2. The method for operating a synchronous servo feeding system for punching machine of claim 1, wherein the thickness of said material strip is between 0.01 and 0.2 millimeter.

3. The method for operating a synchronous servo feeding system for punching machine of claim 1, wherein said servo feeding device and said servo pulling device are identical devices.

4. A servo feeding device, comprising: a frame;a guiding base, disposed on said frame;a clamp set, including a fixed clamp and a movable clamp both passing through said guiding base;a servo module, including a first servo driving device and a second servo driving device disposed corresponding to said fixed clamp and said movable clamp, respectively; anda guiding device, connected with said movable clamp, and driving said movable clamp to move back and forth.

5. The servo feeding device of claim 4, wherein said fixed clamp and said movable clamp include a clamp unit, respectively, and said clamp unit includes a clamp piece.

6. The servo feeding device of claim 5, wherein said clamp piece is a detachable clamp piece.

7. The servo feeding device of claim 5, wherein said first driving device is connected with a first prop member; said first prop member is against said fixed clamp; said second driving device is connected with a second prop member; and said second prop member is against said movable clamp.

8. The servo feeding device of claim 7, wherein said first prop member and said second prop member are against said clamp pieces of said fixed clamp and said movable clamp, respectively, for driving said clamp pieces to clamp or release a material strip.

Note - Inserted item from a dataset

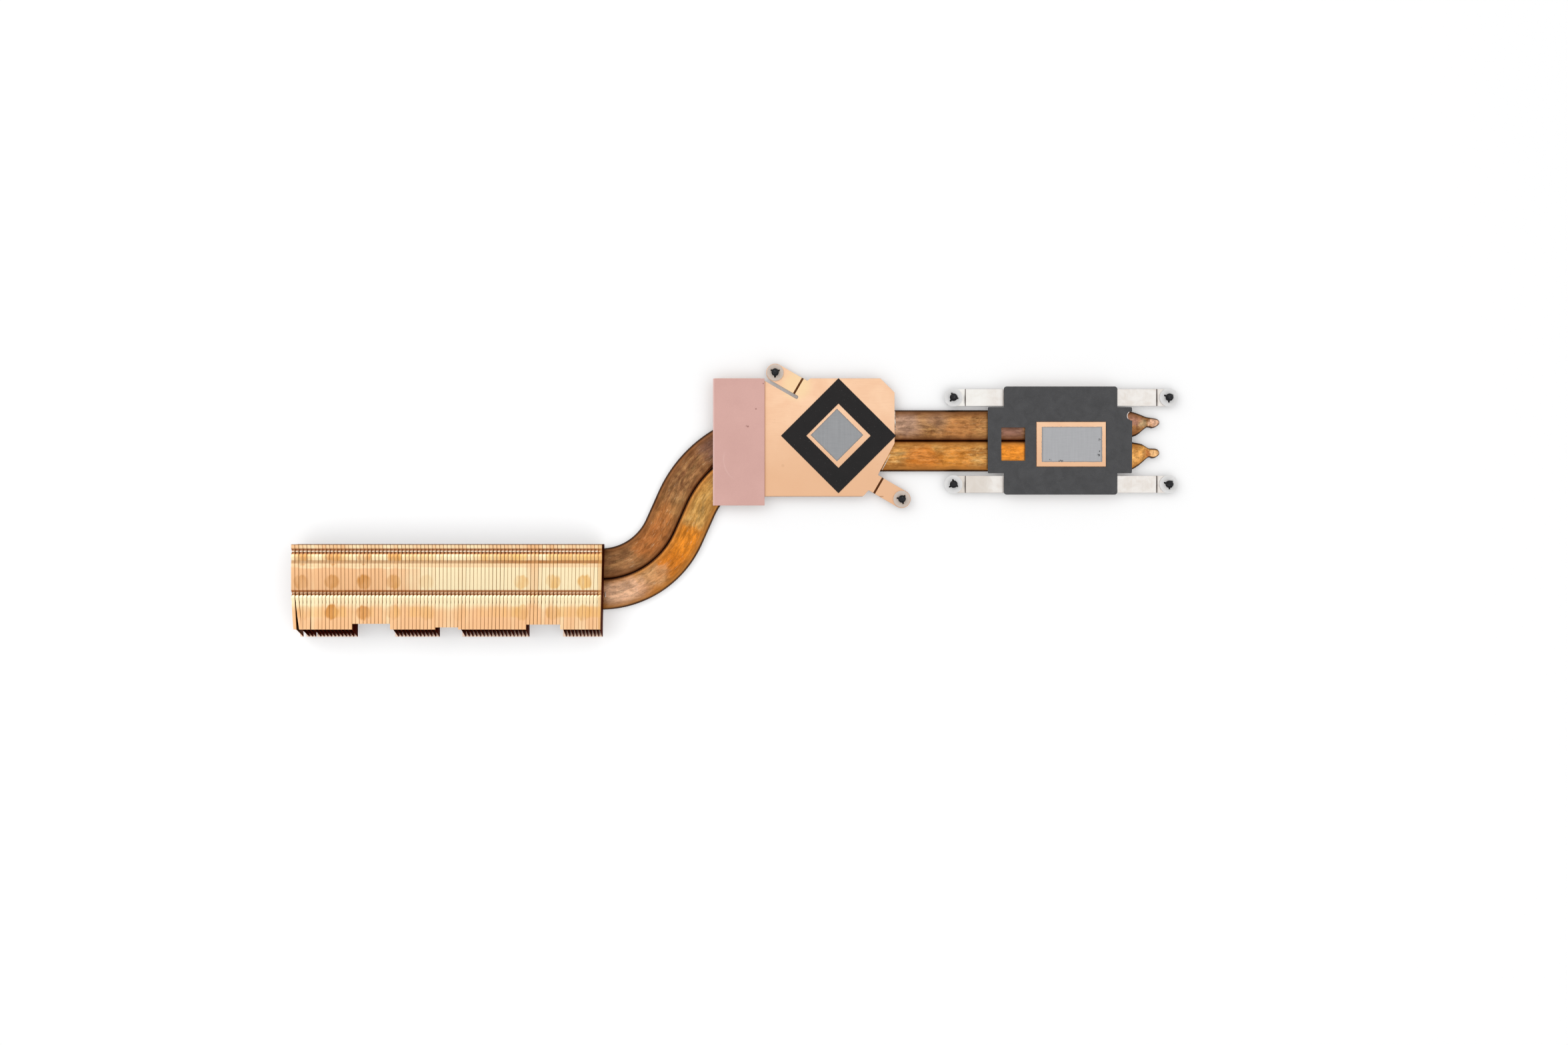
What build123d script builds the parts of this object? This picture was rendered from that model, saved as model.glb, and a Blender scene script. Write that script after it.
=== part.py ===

9. The servo feeding device of claim 4, wherein said guiding device includes a linear guiding rail and a linear motor; said movable clamp passes through said guiding base and is connected with a slider of said linear guiding rail; and said linear motor is disposed on the other side of said frame and connected with said slider.

10. The servo feeding device of claim 4, wherein a guiding roller is disposed on one side of said guiding base for facilitating conveying a material strip.